Khazanah

Apa itu Yakin?

Oleh Mohammad Adlany, Ph.D. (Anggota Dewan Syura IJABI)

Dalam hidup yang penuh ketidakpastian, kita sering mencari sesuatu yang benar-benar kokoh untuk menjadi pegangan. Dalam bahasa agama, pegangan itu disebut yakin — kondisi hati dan akal yang mantap, tanpa goyah, terhadap kebenaran sesuatu. Yakin bukan sekadar “percaya” biasa. Ia adalah kejelasan batin yang tidak tergoyahkan oleh keraguan, godaan, atau perubahan zaman.

Kata yakin berasal dari akar kata yaqana (يقن) yang berarti teguh, pasti, dan tanpa keraguan. Al-Qur’an sering menggunakannya untuk menegaskan kebenaran yang tak terbantahkan. 

Allah berfirman:

وَإِنَّهُ لَحَقُّ الْيَقِينِ

iklan

“Dan sesungguhnya (Al-Qur’an) itu benar-benar keyakinan yang hakiki.” (QS. Al-Haqqah: 51)

Dalam ayat lain, Allah menggambarkan salah satu tingkatan yakin:

كَلَّا لَوْ تَعْلَمُونَ عِلْمَ الْيَقِينِ

“Sekali-kali tidak! Sekiranya kamu mengetahui dengan ilmu yakin…” (QS. At-Takatsur: 5)

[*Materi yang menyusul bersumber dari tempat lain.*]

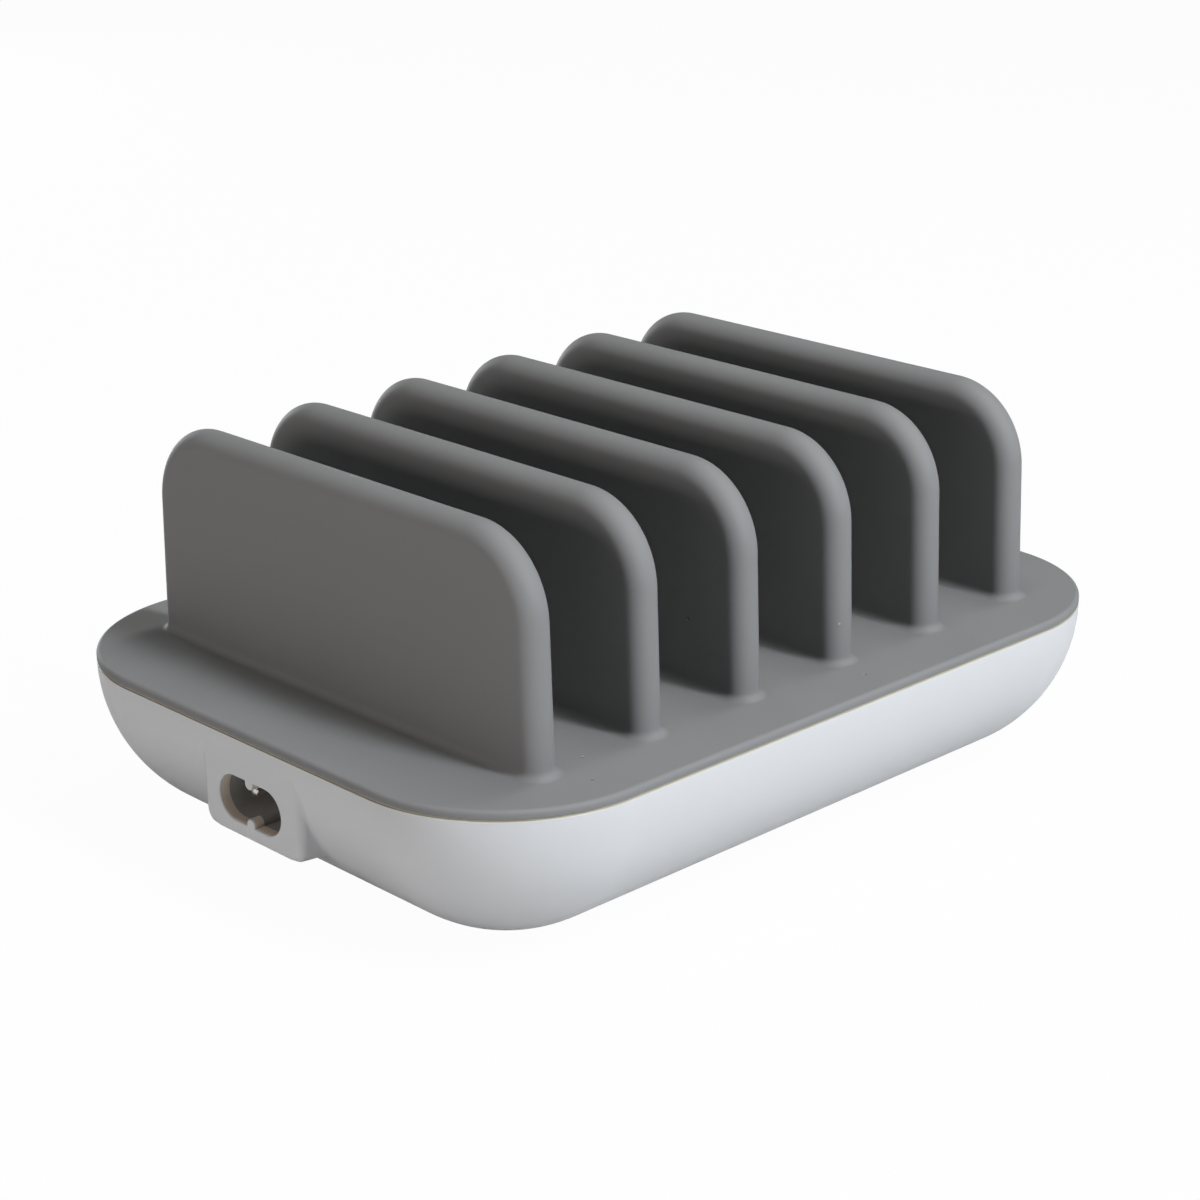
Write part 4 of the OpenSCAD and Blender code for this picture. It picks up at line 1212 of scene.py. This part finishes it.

Al-Qur’an juga menunjukkan bahwa tanda-tanda kebesaran Allah—baik di alam semesta maupun dalam diri manusia—adalah jalan menuju keyakinan:

وَفِي الْأَرْضِ آيَاتٌ لِّلْمُوقِنِينَ

“Dan di bumi itu terdapat tanda-tanda (kebesaran Allah) bagi orang-orang yang yakin.” (QS. Adz-Dzariyat: 20)

وَفِي أَنفُسِكُمْ ۚ أَفَلَا تُبْصِرُونَ

“Dan (juga) pada dirimu sendiri. Maka apakah kamu tidak memperhatikan?” (QS. Adz-Dzariyat: 21)

Ulama membagi yakin menjadi tiga tingkatan, sebagaimana tersirat dalam Al-Qur’an dan dijelaskan dalam banyak tafsir: ‘ilm al-yaqin (علم اليقين) – pengetahuan yang meyakinkan, meski belum disaksikan langsung, ‘ayn al-yaqin (عين اليقين) – keyakinan karena melihat langsung, dan haq al-yaqin (حق اليقين) – keyakinan tertinggi yang lahir dari pengalaman langsung, di mana hati dan akal membenarkan sepenuhnya.

Contohnya seperti seseorang yang mendengar tentang api (‘ilm), lalu melihat apinya (‘ayn), dan akhirnya merasakan panasnya (haq).

Imam Ja‘far al-Shadiq as berkata:

اليقين أفضل الإيمان كله

“Yakin adalah bagian terbaik dari seluruh iman.” (Al-Kāfi, j. 2, h. 52)

Dalam riwayat lain beliau menegaskan:

إنّ من اليقين أن لا تُرضِي أحداً بسخط الله، ولا تحمد أحداً على ما آتاك الله

“Termasuk bagian dari yakin adalah engkau tidak mencari ridha makhluk dengan membuat Allah murka, dan tidak memuji siapa pun atas rezeki yang diberikan Allah.” (Al-Kāfi, j. 2, h. 55)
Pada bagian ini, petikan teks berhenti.